Exercise objective: Copy the data word for word, keeping every line.

Information shown:
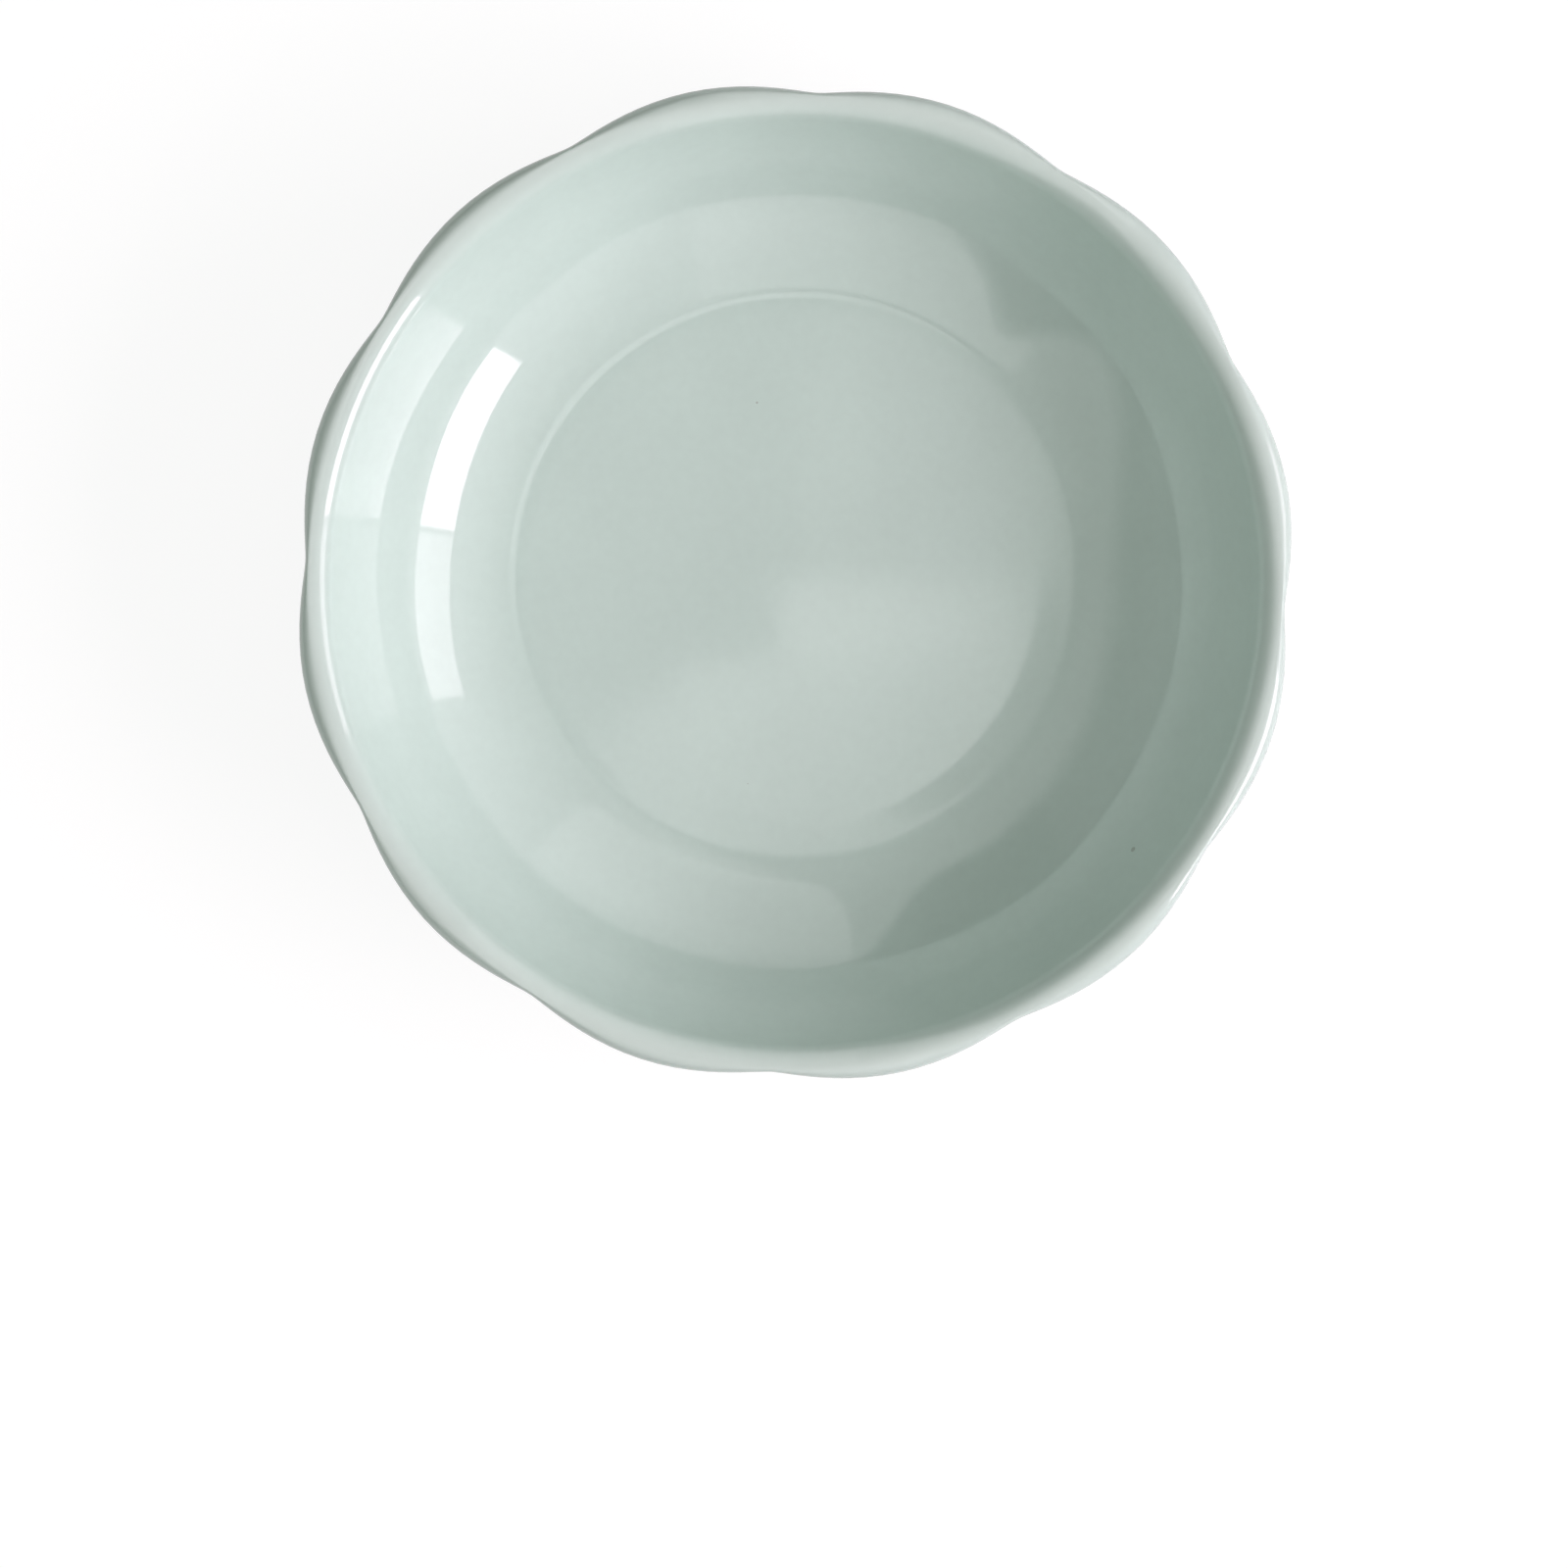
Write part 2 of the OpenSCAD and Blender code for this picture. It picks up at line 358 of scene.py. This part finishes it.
# The coat's back follows its face at the glaze's thickness, in fewer rows
profile = np.vstack([inside, outside])
depth = np.concatenate([np.zeros(len(inside)), depth])
soft = np.concatenate([np.full(len(inside), rim_soft), soft])
way = np.gradient(profile, axis=0)
normal = np.stack([-way[:, 1], way[:, 0]], axis=1) / np.linalg.norm(way, axis=1)[:, None]
back_rows = np.linspace(len(profile) - 1, 0, 30).astype(int)
rows = np.vstack([profile, profile[back_rows] - glaze_t * normal[back_rows]])
row_normal = np.vstack([normal, normal[back_rows]])
row_depth = np.concatenate([depth, depth[back_rows]])[:, None]
row_soft = np.concatenate([soft, soft[back_rows]])[:, None]

# The throwing left the inside a little uneven, with fine ripples and a floor that swells
# towards one side, which the reflections show
wave_h, wave_length = 0.00003, 0.021
ripple_h, ripple_length = 0.0000014, 0.0023
swell_h, swell_side = 0.00022, -47
swell_r = np.array([0.018, 0.021, 0.024, 0.026, 0.030, 0.031, 0.033, 0.035])
swell_share = np.array([0, 0.03, 0.11, 0.27, 1, 1, 0.4, 0])
inside_r = inside[:, 0]
along = np.concatenate([[0], np.cumsum(np.hypot(*np.diff(inside, axis=0).T))])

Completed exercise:
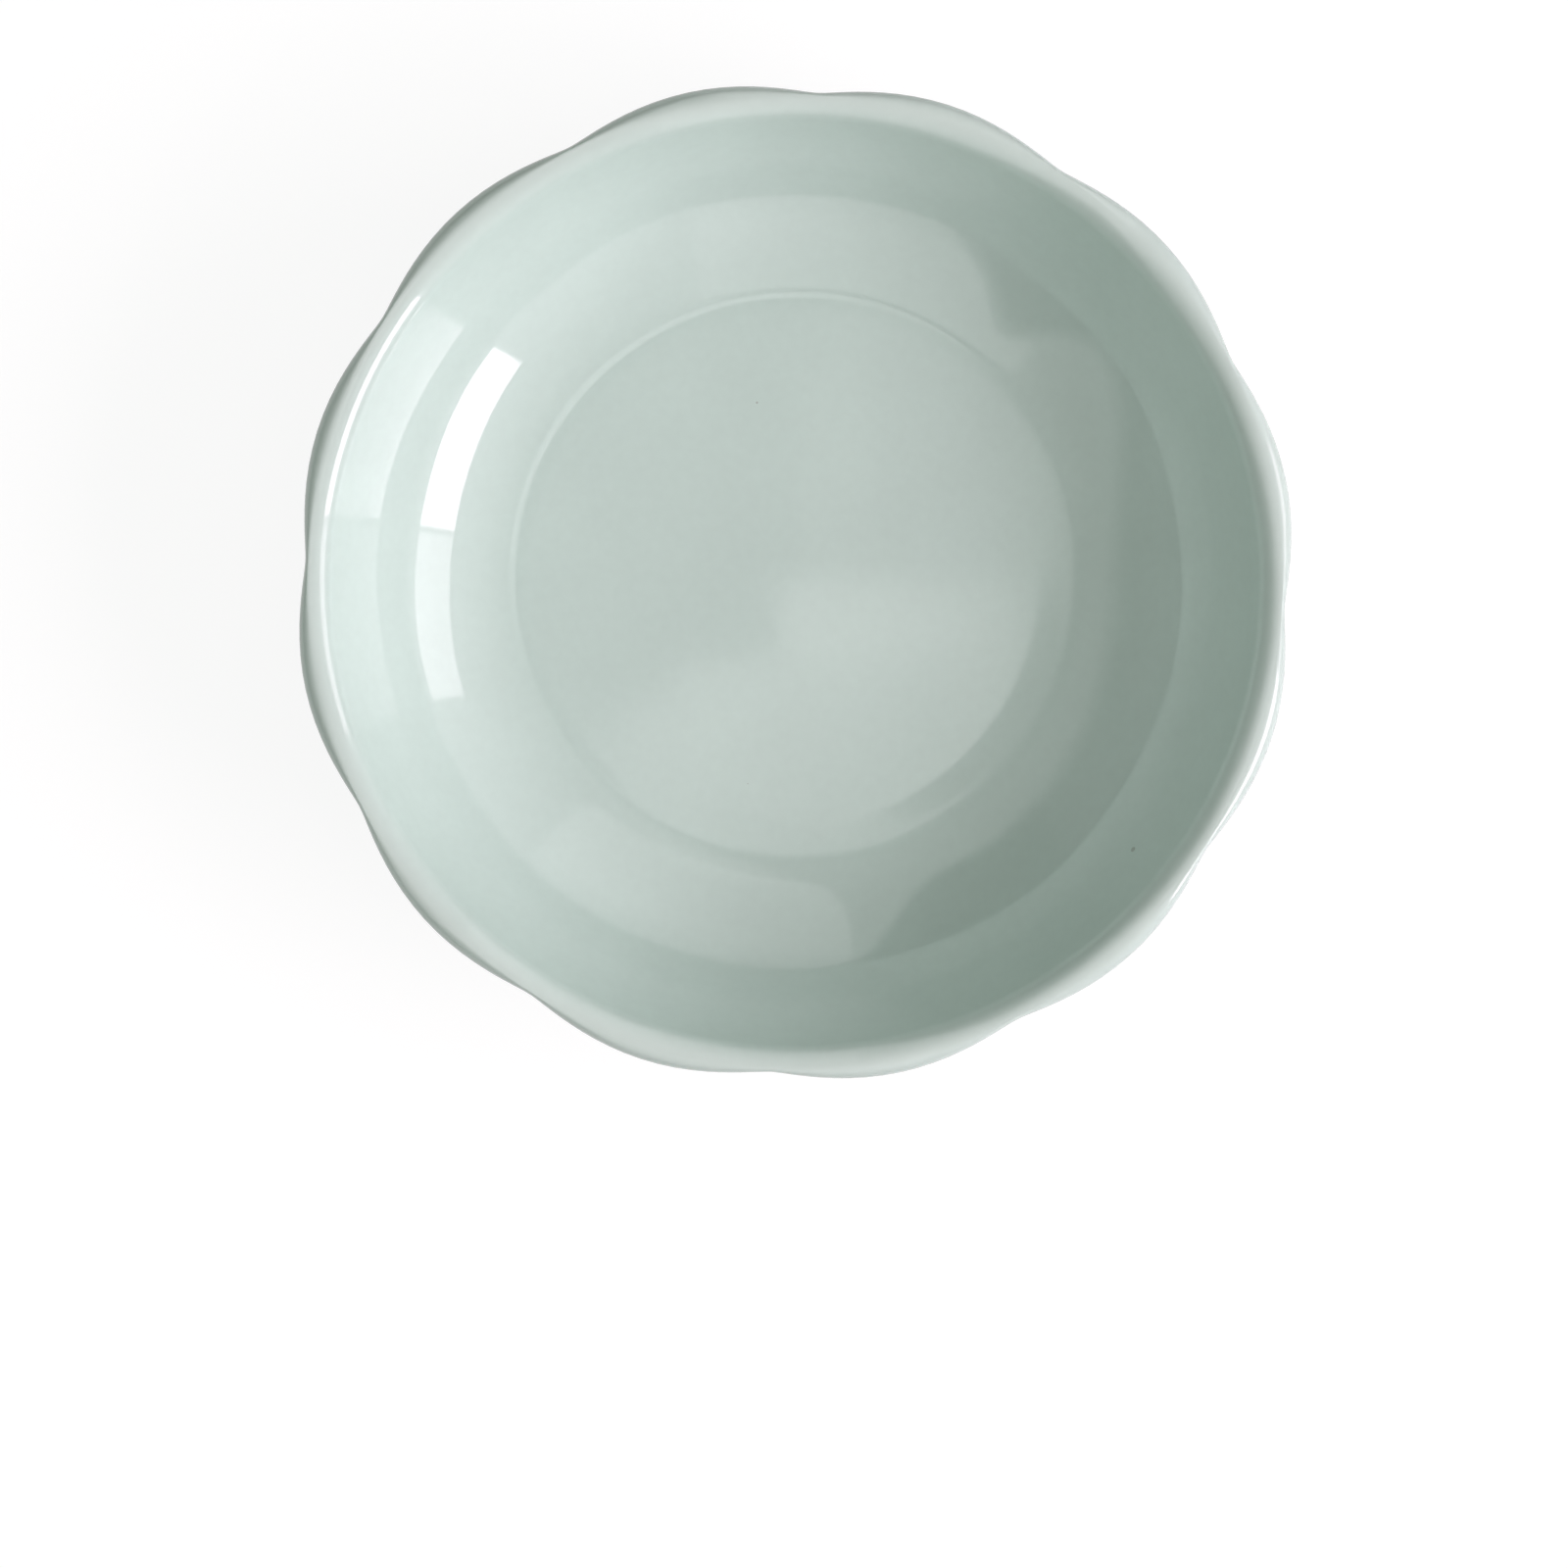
Write part 2 of the OpenSCAD and Blender code for this picture. It picks up at line 358 of scene.py. This part finishes it.
# The coat's back follows its face at the glaze's thickness, in fewer rows
profile = np.vstack([inside, outside])
depth = np.concatenate([np.zeros(len(inside)), depth])
soft = np.concatenate([np.full(len(inside), rim_soft), soft])
way = np.gradient(profile, axis=0)
normal = np.stack([-way[:, 1], way[:, 0]], axis=1) / np.linalg.norm(way, axis=1)[:, None]
back_rows = np.linspace(len(profile) - 1, 0, 30).astype(int)
rows = np.vstack([profile, profile[back_rows] - glaze_t * normal[back_rows]])
row_normal = np.vstack([normal, normal[back_rows]])
row_depth = np.concatenate([depth, depth[back_rows]])[:, None]
row_soft = np.concatenate([soft, soft[back_rows]])[:, None]

# The throwing left the inside a little uneven, with fine ripples and a floor that swells
# towards one side, which the reflections show
wave_h, wave_length = 0.00003, 0.021
ripple_h, ripple_length = 0.0000014, 0.0023
swell_h, swell_side = 0.00022, -47
swell_r = np.array([0.018, 0.021, 0.024, 0.026, 0.030, 0.031, 0.033, 0.035])
swell_share = np.array([0, 0.03, 0.11, 0.27, 1, 1, 0.4, 0])
inside_r = inside[:, 0]
along = np.concatenate([[0], np.cumsum(np.hypot(*np.diff(inside, axis=0).T))])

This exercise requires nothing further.